CAD and scene scripts:
####

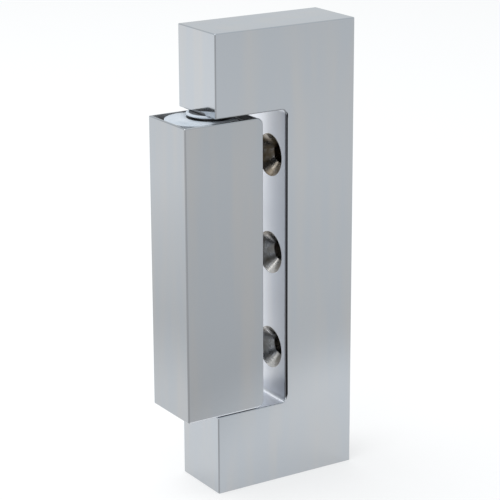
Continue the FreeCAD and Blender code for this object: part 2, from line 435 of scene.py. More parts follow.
@dataclass(frozen=True)
class Finishes:
    """Every material of the hinge, made once."""

    chrome: bpy.types.Material
    leaf_chrome: bpy.types.Material
    # Brighter copy of the chrome: painted light on the notch's wall and floor and on the leaf's foot.
    satin: bpy.types.Material
    # Dimmer copy of the chrome: painted shade on rounded front edges, which dims their reflection.
    edge: bpy.types.Material
    # Dark copy of the chrome: a painted dark reflection along the notch's upright front edge.
    dark_edge: bpy.types.Material
    # Darkest copy of the chrome: painted shade in the gaps under the upper arm, on the notch's roof, the
    # leaf's top and the upper bushing.
    dull: bpy.types.Material
    cast: bpy.types.Material
    bare: bpy.types.Material
    steel: bpy.types.Material
    nylon: bpy.types.Material
    wire: bpy.types.Material

    @classmethod
    def build(cls) -> "Finishes":
        """Makes the materials."""
        return cls(
            chrome=PolishedChrome().build(),
            leaf_chrome=PolishedChrome("leaf_chrome", (0.435, 0.46, 0.488), (0.47, 0.472, 0.475)).build(),
            # Painted light: chrome made brighter for the notch's wall and floor and the leaf's foot.
            satin=PolishedChrome(
                "notch_satin", (0.80, 0.825, 0.88), (0.84, 0.845, 0.87), smooth=0.3, hazy=0.42
            ).build(),
            # Painted shade: chrome made dimmer for rounded front edges.
            edge=PolishedChrome(
                "painted_dim_edge", (0.34, 0.355, 0.375), (0.38, 0.38, 0.385), smooth=0.15, hazy=0.28
            ).build(),
            # Painted shade: chrome made dark for faces in the narrow gaps under the upper arm.
            dull=PolishedChrome(
                "dull_plate", (0.12, 0.125, 0.135), (0.17, 0.17, 0.17), smooth=0.35, hazy=0.5
            ).build(),
            # Painted dark reflection: chrome made dark for the notch's upright front edge.
            dark_edge=PolishedChrome(
                "dark_edge", (0.14, 0.145, 0.16), (0.18, 0.175, 0.175), smooth=0.25, hazy=0.4
            ).build(),
            cast=CastMetal().build(),
            bare=BareHole().build(),
            steel=GroundSteel().build(),
            nylon=WhiteNylon().build(),
            wire=SpringWire().build(),
        )


class GeometryTree(NodeGraph):
    """A geometry node group whose sizes are named inputs."""

    def __init__(self, name: str, takes_mesh: bool) -> None:
        """Makes the group with its geometry sockets and its Material input.

        Args:
            name: the group's name.
            takes_mesh: whether the tree reads the geometry of its object.
        """
        super().__init__(bpy.data.node_groups.new(name, "GeometryNodeTree"))
        self.sockets: dict[str, str] = {}
        if takes_mesh:
            self.tree.interface.new_socket("Geometry", in_out="INPUT", socket_type="NodeSocketGeometry")
        self.tree.interface.new_socket("Geometry", in_out="OUTPUT", socket_type="NodeSocketGeometry")
        self.start = self.add("NodeGroupInput")
        self.material = self.take("Material", "NodeSocketMaterial")

    def take(self, name: str, kind: str) -> bpy.types.NodeSocket:
        """Adds a named input.

        Args:
            name: the input's name.
            kind: its socket type.

        Returns:
            The output of the group's start node that carries it.
        """
        socket = self.tree.interface.new_socket(name, in_out="INPUT", socket_type=kind)
        self.sockets[name] = socket.identifier
        return self.start.outputs[name]

    def end(self, geometry: bpy.types.NodeSocket) -> None:
        """Realizes what repeats, dresses it and ends the tree."""
        real = self.add("GeometryNodeRealizeInstances", {"Geometry": geometry})
        dressed = self.add(
            "GeometryNodeSetMaterial", {"Geometry": real.outputs["Geometry"], "Material": self.material}
        )
        self.add("NodeGroupOutput", {0: dressed.outputs["Geometry"]})

    def sweep(self, path: bpy.types.NodeSocket, section: bpy.types.NodeSocket) -> None:
        """Draws a section along a path, kept level, and ends the tree."""
        level = self.add("GeometryNodeSetCurveNormal", {"Curve": path}, mode="Z_UP")
        swept = self.add(
            "GeometryNodeCurveToMesh",
            {"Curve": level.outputs["Curve"], "Profile Curve": section, "Fill Caps": True},
        )
        self.end(swept.outputs["Mesh"])

    def run(self, piece: bpy.types.Object, values: dict[str, object]) -> bpy.types.Object:
        """Runs the tree on an object and keeps the result as its plain mesh.

        Args:
            piece: the object, whose own geometry is read where the tree takes it.
            values: input name to value.

        Returns:
            The object with its new mesh.
        """
        modifier = piece.modifiers.new("tree", "NODES")
        modifier.node_group = self.tree
        for name, value in values.items():
            modifier[self.sockets[name]] = value
        return Shaper.settle(piece)


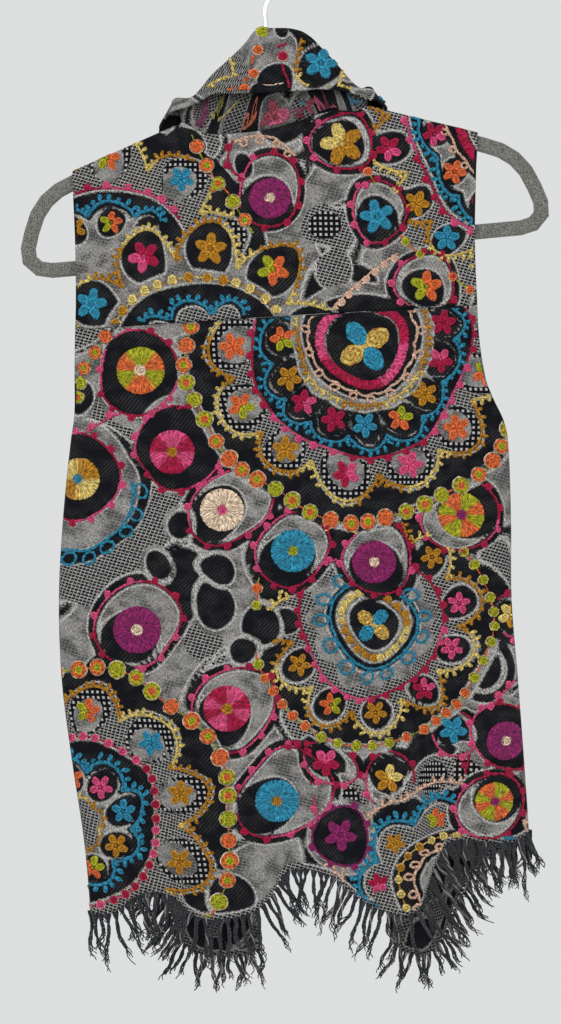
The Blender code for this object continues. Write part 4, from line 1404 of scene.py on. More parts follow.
class Stitching:
    """Raised thread on one panel, gathered in its flat millimetres and laid on its surface at the end."""

    def __init__(self, hidden):
        self.hidden = hidden
        self.points = []
        self.heights = []
        self.colours = []
        self.threads = []
        self.faces = []
        self.count = 0

    def add(self, points, heights, colours, threads):
        """One patch of thread, a grid of points with its height, colour and thread direction."""
        rows, columns = heights.shape
        self.faces.append(grid_faces(rows, columns) + self.count)
        self.points.append(points.reshape(-1, 2))
        self.heights.append(heights.ravel())
        self.colours.append(np.broadcast_to(colours, points.shape[:-1] + (3,)).reshape(-1, 3))
        self.threads.append(threads.reshape(-1, 2))
        self.count += rows * columns

    def cord(self, path, width, run, first, second, closed=False):
        """A cord of chain stitch: a round ridge with a bump for each stitch."""
        points, at, left = evenly(path, LINE_STEP, closed)
        shown = ~self.hidden(points[:, 0], points[:, 1])
        colours = in_turn(at, run, first, second)
        breaks = np.flatnonzero(np.diff(shown.astype(int))) + 1
        across = np.array(CORD_ACROSS)[:, None]
        rise = np.array(CORD_RISE)[:, None]
        for part in np.split(np.arange(len(points)), breaks):
            if not shown[part[0]] or len(part) < 3:
                continue
            swell = 1 + CORD_SWELL * np.sin(2 * np.pi * at[part] / STITCH_LENGTH)
            laid = strayed(points[part]) + left[part] * (across * swell * width / 2)[..., None]
            heights = rise * CORD_HEIGHT * width * swell
            along = at[part] + CORD_SLANT * across * width
            self.add(laid, heights, colours[part], np.stack([along, across * width + 0 * along], -1))

    def mound(self, centre, reach, turn, profile, segments, lay, colour_at, middle_of=None):
        """A raised spot of thread: an ellipse whose height follows a profile from its middle out.

        A part of a flower is given the flower's middle, so that its parts stray together.
        """
        if self.hidden(centre[0], centre[1]):
            return
        shares = np.array([step[0] for step in profile])[:, None]
        heights = np.array([step[1] for step in profile])[:, None]
        angle = np.linspace(0, 2 * np.pi, segments + 1)[None]
        along = shares * reach[0] * np.cos(angle)
        aside = shares * reach[1] * np.sin(angle)
        off_x = along * math.cos(turn) - aside * math.sin(turn)
        off_z = along * math.sin(turn) + aside * math.cos(turn)
        anchor = np.array(centre if middle_of is None else middle_of, float)
        points = strayed(anchor) + np.subtract(centre, anchor) + np.stack([off_x, off_z], -1)
        rounds = shares * (reach[0] + reach[1]) / 2 + 0 * angle
        spokes = angle * reach[0] + 0 * shares
        if lay == "spokes":
            threads = np.stack([spokes, rounds], -1)
        elif lay == "rounds":
            threads = np.stack([rounds, spokes], -1)
        else:
            threads = np.stack([aside, along], -1)
        self.add(points, heights + 0 * angle, colour_at(shares, angle), threads)


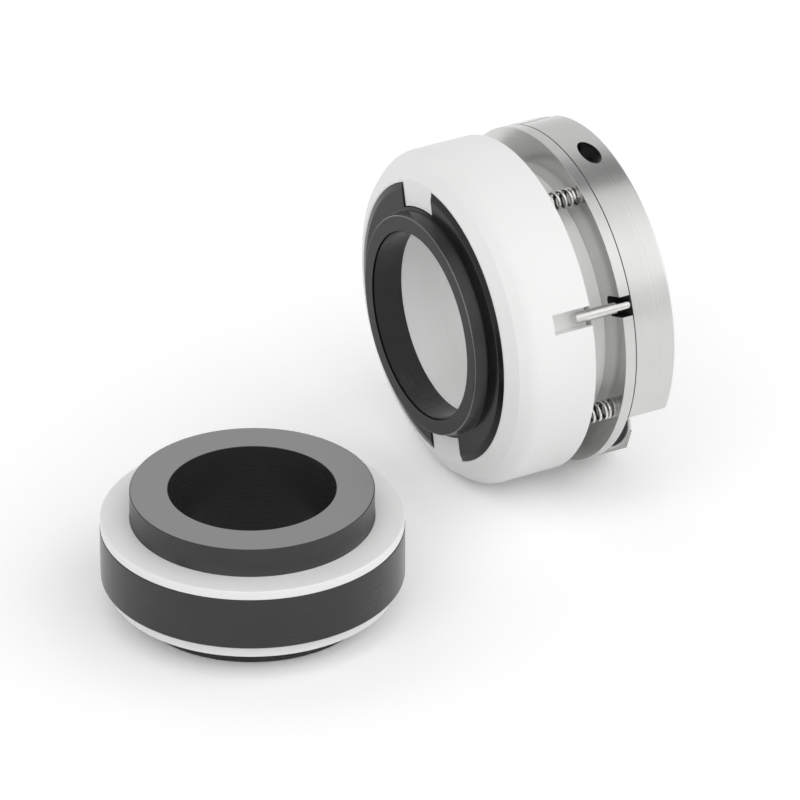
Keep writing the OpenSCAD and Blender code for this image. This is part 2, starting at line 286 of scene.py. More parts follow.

####

▶ **Objective**: Using the records above, pull out each line where the word "code" occurs.

▶ **The solution**:
Continue the FreeCAD and Blender code for this object: part 2, from line 435 of scene.py. More parts follow.
The Blender code for this object continues. Write part 4, from line 1404 of scene.py on. More parts follow.
Keep writing the OpenSCAD and Blender code for this image. This is part 2, starting at line 286 of scene.py. More parts follow.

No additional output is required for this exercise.